Give again, word for word, each line from the top of the listing through the line that holds "material that is".
◇ ◇ ◇
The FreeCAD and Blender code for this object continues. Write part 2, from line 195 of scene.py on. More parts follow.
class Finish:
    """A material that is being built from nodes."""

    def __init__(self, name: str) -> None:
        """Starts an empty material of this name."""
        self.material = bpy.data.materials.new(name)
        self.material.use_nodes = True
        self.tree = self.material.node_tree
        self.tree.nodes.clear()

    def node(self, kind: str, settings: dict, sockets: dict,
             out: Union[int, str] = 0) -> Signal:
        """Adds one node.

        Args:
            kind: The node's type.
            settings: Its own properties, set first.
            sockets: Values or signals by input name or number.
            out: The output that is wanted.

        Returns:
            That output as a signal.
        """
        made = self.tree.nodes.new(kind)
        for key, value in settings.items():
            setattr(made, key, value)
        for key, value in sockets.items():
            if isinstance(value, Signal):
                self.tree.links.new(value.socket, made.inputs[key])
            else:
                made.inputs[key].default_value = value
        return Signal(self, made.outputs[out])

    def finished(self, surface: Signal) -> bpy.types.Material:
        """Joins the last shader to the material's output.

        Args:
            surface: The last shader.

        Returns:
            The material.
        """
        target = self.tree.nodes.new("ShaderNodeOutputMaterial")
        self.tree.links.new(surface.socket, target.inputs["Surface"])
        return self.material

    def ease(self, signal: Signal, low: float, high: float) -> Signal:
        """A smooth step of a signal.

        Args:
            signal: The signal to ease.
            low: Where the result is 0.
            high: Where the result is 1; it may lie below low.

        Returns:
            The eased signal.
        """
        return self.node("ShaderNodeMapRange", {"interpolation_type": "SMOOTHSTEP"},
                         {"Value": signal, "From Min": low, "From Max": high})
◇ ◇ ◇
• FULL ANSWER:
The FreeCAD and Blender code for this object continues. Write part 2, from line 195 of scene.py on. More parts follow.
class Finish:
    """A material that is being built from nodes."""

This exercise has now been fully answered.